## Begin Information provided

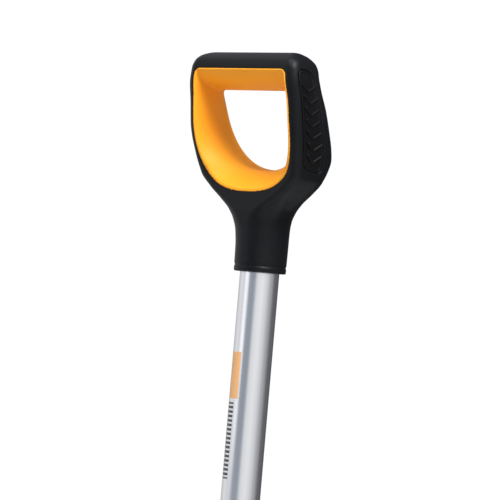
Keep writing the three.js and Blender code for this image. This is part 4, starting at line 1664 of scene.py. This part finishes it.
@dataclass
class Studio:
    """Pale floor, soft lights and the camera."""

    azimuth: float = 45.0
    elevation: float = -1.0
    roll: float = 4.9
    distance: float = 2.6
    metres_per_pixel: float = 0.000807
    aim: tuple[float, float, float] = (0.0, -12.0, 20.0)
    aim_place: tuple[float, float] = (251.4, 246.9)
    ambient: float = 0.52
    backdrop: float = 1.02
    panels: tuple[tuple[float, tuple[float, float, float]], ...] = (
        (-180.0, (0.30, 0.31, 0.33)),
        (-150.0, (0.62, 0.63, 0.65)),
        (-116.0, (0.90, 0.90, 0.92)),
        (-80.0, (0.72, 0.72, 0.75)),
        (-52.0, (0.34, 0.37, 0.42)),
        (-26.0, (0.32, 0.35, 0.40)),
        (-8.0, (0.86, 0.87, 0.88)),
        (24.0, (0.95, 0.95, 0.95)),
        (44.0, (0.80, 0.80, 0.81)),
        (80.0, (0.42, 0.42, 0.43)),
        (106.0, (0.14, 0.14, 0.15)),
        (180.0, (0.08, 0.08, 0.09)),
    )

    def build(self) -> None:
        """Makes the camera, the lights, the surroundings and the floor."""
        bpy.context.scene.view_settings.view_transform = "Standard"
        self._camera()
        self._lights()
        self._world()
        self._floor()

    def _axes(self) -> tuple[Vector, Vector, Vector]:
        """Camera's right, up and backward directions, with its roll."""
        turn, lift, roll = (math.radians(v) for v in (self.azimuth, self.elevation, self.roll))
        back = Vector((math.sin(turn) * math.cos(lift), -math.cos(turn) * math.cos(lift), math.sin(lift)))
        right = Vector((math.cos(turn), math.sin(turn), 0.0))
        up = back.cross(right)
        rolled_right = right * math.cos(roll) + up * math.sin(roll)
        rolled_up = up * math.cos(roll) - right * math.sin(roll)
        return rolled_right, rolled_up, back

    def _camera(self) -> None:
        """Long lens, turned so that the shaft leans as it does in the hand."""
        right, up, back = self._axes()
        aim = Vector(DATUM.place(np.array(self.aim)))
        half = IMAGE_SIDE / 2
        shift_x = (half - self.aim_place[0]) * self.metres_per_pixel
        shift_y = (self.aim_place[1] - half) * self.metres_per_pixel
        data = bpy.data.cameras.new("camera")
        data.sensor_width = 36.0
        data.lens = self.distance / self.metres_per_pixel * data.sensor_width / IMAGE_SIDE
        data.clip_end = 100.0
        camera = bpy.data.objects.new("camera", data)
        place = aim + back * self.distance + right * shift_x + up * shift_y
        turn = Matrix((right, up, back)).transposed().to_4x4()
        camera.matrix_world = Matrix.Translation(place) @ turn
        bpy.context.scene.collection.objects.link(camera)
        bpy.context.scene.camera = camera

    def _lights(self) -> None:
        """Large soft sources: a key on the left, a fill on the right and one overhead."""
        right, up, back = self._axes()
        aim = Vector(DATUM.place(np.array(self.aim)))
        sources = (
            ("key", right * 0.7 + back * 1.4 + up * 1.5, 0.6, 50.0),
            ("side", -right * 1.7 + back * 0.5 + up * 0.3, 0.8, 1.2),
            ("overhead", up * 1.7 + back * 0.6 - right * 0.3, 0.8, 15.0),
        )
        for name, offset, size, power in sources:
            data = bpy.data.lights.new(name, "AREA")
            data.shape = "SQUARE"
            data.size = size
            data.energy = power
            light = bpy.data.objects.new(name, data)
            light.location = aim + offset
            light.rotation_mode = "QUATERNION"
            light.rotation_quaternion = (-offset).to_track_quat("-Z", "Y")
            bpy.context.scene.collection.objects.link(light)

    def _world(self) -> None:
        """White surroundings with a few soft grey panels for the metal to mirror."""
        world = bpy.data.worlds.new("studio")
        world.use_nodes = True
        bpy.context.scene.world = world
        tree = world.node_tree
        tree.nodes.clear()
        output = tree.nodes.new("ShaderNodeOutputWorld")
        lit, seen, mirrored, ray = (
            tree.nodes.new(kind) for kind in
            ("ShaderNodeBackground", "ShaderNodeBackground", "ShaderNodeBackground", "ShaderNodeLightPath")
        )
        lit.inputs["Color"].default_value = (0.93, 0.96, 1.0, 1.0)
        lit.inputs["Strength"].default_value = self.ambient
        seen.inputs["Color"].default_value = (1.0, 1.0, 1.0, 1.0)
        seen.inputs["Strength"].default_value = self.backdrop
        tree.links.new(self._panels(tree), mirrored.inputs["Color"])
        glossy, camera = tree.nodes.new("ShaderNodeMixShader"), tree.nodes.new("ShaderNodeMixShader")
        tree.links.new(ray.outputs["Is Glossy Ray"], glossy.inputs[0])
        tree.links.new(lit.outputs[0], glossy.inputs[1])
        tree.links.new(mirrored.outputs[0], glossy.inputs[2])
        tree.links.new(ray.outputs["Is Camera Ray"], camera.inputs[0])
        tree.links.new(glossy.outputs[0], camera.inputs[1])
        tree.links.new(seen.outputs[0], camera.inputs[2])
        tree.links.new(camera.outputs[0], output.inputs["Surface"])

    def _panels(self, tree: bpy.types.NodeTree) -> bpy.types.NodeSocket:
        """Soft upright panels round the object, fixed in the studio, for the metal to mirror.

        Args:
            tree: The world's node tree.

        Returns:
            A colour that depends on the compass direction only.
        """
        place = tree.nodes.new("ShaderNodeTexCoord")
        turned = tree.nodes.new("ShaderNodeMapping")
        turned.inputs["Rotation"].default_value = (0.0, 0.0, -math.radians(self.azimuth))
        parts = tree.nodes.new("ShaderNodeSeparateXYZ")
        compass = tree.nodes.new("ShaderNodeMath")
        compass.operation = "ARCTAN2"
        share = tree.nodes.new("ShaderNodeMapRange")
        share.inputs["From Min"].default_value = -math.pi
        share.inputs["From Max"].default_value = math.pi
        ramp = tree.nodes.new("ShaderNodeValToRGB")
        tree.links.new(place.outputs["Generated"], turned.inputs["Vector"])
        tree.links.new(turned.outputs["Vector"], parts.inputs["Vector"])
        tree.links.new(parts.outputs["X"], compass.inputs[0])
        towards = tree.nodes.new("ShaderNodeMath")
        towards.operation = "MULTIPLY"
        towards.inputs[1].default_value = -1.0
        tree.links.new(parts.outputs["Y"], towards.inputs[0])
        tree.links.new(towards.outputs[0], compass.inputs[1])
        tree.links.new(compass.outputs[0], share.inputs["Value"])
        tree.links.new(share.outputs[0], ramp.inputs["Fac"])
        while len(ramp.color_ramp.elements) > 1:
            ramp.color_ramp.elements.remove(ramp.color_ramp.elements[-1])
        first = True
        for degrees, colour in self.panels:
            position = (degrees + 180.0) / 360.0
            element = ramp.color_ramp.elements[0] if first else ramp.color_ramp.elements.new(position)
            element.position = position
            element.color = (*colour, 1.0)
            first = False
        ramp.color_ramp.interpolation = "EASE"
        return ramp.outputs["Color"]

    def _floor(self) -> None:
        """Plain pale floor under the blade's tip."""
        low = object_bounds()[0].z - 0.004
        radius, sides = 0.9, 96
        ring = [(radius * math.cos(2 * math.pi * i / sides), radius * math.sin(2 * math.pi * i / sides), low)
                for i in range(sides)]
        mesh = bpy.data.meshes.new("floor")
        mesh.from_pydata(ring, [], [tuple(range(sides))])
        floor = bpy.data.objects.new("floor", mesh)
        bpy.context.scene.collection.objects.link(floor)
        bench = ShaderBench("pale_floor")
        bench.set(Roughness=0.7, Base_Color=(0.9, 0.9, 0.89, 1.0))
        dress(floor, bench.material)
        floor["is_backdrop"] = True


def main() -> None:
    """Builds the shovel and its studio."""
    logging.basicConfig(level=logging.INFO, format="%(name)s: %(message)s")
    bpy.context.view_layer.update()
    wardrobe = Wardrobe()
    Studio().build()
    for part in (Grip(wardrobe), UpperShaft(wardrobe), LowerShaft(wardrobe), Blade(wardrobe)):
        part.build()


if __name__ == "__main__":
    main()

## End Information provided

■ What you have to do ■
Please write out exactly the lines from the start of the data through the line that contains "floor, soft lights", both ends included, and nothing else.

■ Result ■
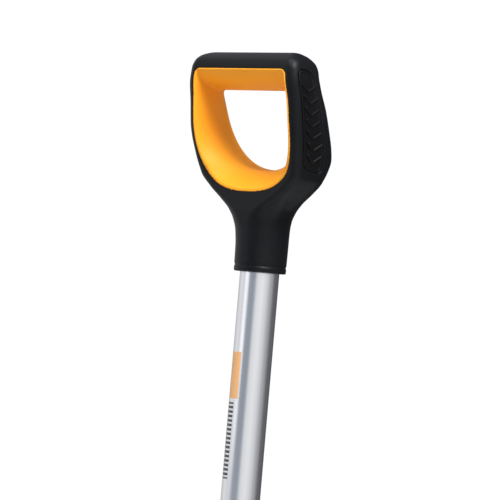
Keep writing the three.js and Blender code for this image. This is part 4, starting at line 1664 of scene.py. This part finishes it.
@dataclass
class Studio:
    """Pale floor, soft lights and the camera."""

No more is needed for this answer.